В тот раз я жил в маленьком его домике в Лисебу. Это километрах в ста на юг от Осло. Домик вроде как в лесу, среди холмов. Совсем неподалеку озеро, лодочка. По ночам меня навещали лисы. Утром я обнаруживал их следы, опрокинутое ведро с остатками моих трапез. Жил я одни, работал. Холодильник всегда полон, никаких забот. Библиотека, книги, в основном, норвежские, но встречались и украинские. Роясь в них, я нашел кое-что и интересное. Про Леся Курбаса, Павла Тычину. В двадцатые годы Курбас считался интереснейшим, самым знаменитым украинским режиссером. Левого, конечно, толка. Его посадили, и больше никогда никто его не видел. Тычина был поэтом. Тоже знаменитым. Я не знал его ранних стихов. Прочитав, понял, что люди, говорившие мне о нем как о гениальном поэте, может быть, несколько и преувеличивали, но поэтом он был настоящим. Советская власть сломила его. Он стал академиком, министром и всеобщим посмешищем… Я немного знал его. На всю жизнь он остался каким-то перепуганным, озирающимся. Говорят, когда-то он написал стихи, приветствующие Петлюру. На этом его и загребли, и до смерти своей он искупал свою вину.

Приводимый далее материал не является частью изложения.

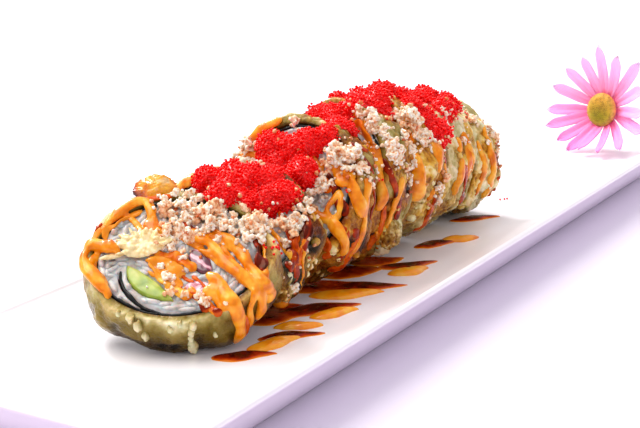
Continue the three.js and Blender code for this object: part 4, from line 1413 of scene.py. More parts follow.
# %% Heaps of eggs
ROE_HEAPS = [(0, 1), (2, 3), (4, 6)]
ROE_CLUMP = 5.6
ROE_SUNK = 0.1
EGG = 0.44
EGG_APART = 0.8
ROE = [
    (0, 11, 23, 13), (0, 12, 24, 6),
    (1, -10, 16, 14), (1, -3, 19, 13), (1, -3, 12, 14), (1, 3, 17, 14), (1, 9, 18, 12), (1, 3, 8, 14),
    (1, 9, 9, 14), (1, 14, 12, 13), (1, 12, 20, 5), (1, 10, 23, -1),
    (2, 2, 2, 16), (2, 5, 6, 20), (2, -10, 15, 16), (2, -7, 8, 16), (2, -3, 14, 16), (2, 1, 8, 16),
    (2, 3, 17, 16), (2, 8, 21, 14), (2, 8, 24, 8), (2, 4, 25, 3),
    (3, -6, 19, 20), (3, 0, 19, 20), (3, 4, 23, 18), (3, -3, 25, 15), (3, 1, 26, 10), (3, 5, 25.5, 4),
    (4, -4, 22, 22), (4, 3, 22, 22), (4, 0, 25, 15), (4, 4, 24.5, 9), (4, 3, 24.5, 3), (4, 10, 22, 12),
    (4, 14, 19, 9), (4, 19, 15.5, 7),
    (5, 0, 22, 21), (5, 5, 22, 17), (5, 4, 23, 10), (5, 9, 21, 4), (5, 13, 19, 14),
    (6, 3, 18, 19),
]


def roe_lumps(first, last):
    draw = seeded(7 + first)
    found = []
    for index, across, up, out in ROE:
        if not first <= index <= last:
            continue
        radius = ROE_CLUMP * (0.9 + 0.25 * draw())
        for _ in range(20):
            draw()
        centre = slices[index].matrix @ Vector((across, up, out))
        centre.z -= radius * ROE_SUNK
        found.append(placed(centre, (1, 0, 0), (0, 1, 0), [radius - 0.35] * 3))
    return found


def roe_core(first, last):
    mesh = fused(repeated(ball_shape(3), roe_lumps(first, last), "cores"), 0.8, 9)
    raw = points_of(mesh)
    uneven = 0.55 * lumps(raw, 5, 1, first) + 0.75 * lumps(raw, 2.4, 2, first + 9)
    move_points(mesh, raw + normals_of(mesh) * (uneven - 0.1)[:, None])
    return mesh


def in_food(points, sink):
    """Which points lie deeper than sink in the batter's outline of any slice."""
    inside = np.zeros(len(points), bool)
    for part in slices:
        local = part.to_slice(points)
        flat = np.hypot(local[:, 0] / (part.wide / 2), local[:, 1] / (part.high / 2))
        edge = (1 - flat) * part.high / 2 + 1
        deep = np.minimum(np.minimum(local[:, 2], part.thick - local[:, 2]), edge)
        inside |= deep > sink
    return inside


# %% Eggs on a skin
def spots_on(mesh, apart, tries, rng):
    """Random spots on a mesh that keep some distance, with the skin's direction at each."""
    mesh.calc_loop_triangles()
    corners = points_of(mesh)[np.array([tuple(face.vertices) for face in mesh.loop_triangles])]
    normal = np.cross(corners[:, 1] - corners[:, 0], corners[:, 2] - corners[:, 0])
    area = np.linalg.norm(normal, axis=1) / 2
    count = int(area.sum() / apart ** 2 * tries)
    face = rng.choice(len(area), count, p=area / area.sum())
    share = np.sqrt(rng.random(count))
    other = rng.random(count)
    a, b, c = corners[face, 0], corners[face, 1], corners[face, 2]
    spots = a * (1 - share)[:, None] + b * (share * (1 - other))[:, None] + c * (share * other)[:, None]
    keep = []
    near = {}
    for index, spot in enumerate(spots.tolist()):
        cell = tuple(math.floor(value / apart) for value in spot)
        around = (near.get((cell[0] + i, cell[1] + j, cell[2] + k)) for i in (-1, 0, 1) for j in (-1, 0, 1) for k in (-1, 0, 1))
        if any(math.dist(spot, old) < apart for cell_spots in around if cell_spots for old in cell_spots):
            continue
        near.setdefault(cell, []).append(spot)
        keep.append(index)
    ways = normal[face[keep]] / np.maximum(area[face[keep]], 1e-9)[:, None] / 2
    return spots[keep], ways


def egg_shape():
    bm = bmesh.new()
    bmesh.ops.create_uvsphere(bm, u_segments=6, v_segments=4, radius=1)
    return mesh_of(bm, "egg")


egg = egg_shape()


def egg_places(spots, rng):
    sizes = EGG * rng.uniform(0.86, 1.12, len(spots))
    ways = rng.normal(size=(len(spots), 3))
    return [placed(spot, way, (0.3, 0.5, 0.8), [size] * 3) for spot, way, size in zip(spots, ways, sizes)]


def roe_heap(first, last):
    rng = np.random.default_rng(first)
    core = roe_core(first, last)
    spots, ways = spots_on(core, EGG_APART, 5, rng)
    spots = spots + ways * rng.uniform(-0.1, 0.35, len(spots))[:, None]
    perched = rng.random(len(spots)) < 0.16
    spots = np.concatenate([spots, spots[perched] + ways[perched] * 0.6 + rng.normal(0, 0.2, (perched.sum(), 3))])
    spots = spots[~in_food(spots, 0.9) & (spots[:, 2] > WELL_FLOOR + EGG)]
    print("heap of", len(spots), "eggs")
    move_points(core, points_of(core) - normals_of(core) * 0.2)
    return joined([core, repeated(egg, egg_places(spots, rng), "eggs")], "roe")


# %% Egg finish
def fish_roe():
    soft = {
        "Subsurface Weight": 0.5,
        "Subsurface Scale": 0.0015,
        "Subsurface Radius": (1.0, 0.04, 0.02),
        "Specular IOR Level": 0.3,
        "Coat Weight": 0.06,
        "Coat Roughness": 0.1,
    }
    finish, tree, shader, place = new_finish("fish_roe", 0.32, soft)
    tone = ramp(tree, speckle(tree, place, 1.3, 2, 0.6), [
        (0.3, srgb(236, 0, 0)),
        (0.5, srgb(255, 2, 1)),
        (0.75, srgb(255, 30, 22)),
    ])
    tree.links.new(tone, shader.inputs["Base Color"])
    raised(tree, shader, speckle(tree, place, 0.35, 1, 0.5), 0.03, 0.4)
    return finish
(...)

Две горестные судьбы. Двух больших писателей. Оба споткнулись, столкнувшись с властью. Один поверил в ее силу, другой испугался и подчинился. Одного за это судили, другого вознесли. Чья судьба трагичнее? Один все же остался писателем, другой перестал им быть…
Прощаясь с покосившейся, сиротливой хижиной, у окошка я подобрал маленький камешек с ее ступенек. Он лежит у меня на полке возле книги воспоминаний жены Гамсуна о своем муже. На обложке рядышком старичок и старушка. Он седобородый, совсем не похожий ни на Нагеля, ни на лейтенанта Глана, ни на самого себя, каким был в годы, когда считался одним из самых знаменитых писателей в мире. Уютный старичок с большой седой бородой.
Вермонт чем-то похож на Норвегию. Не северную, с ее шхерами и фиордами, а южную, там, где «ухо» скандинавской собаки. Так же малолюдно, такие же поросшие лесом холмы, озера, пожалуй, только сосен и елей в Норвегии побольше. Такие же разбросанные по взгорьям деревянные домики с обязательными флагштоками, разница только в центре — в Вермонте светлые, беленькие, в Норвегии коричневые, темно-бордовые. Впрочем, дом моего Миколы, в котором я жил, был беленький.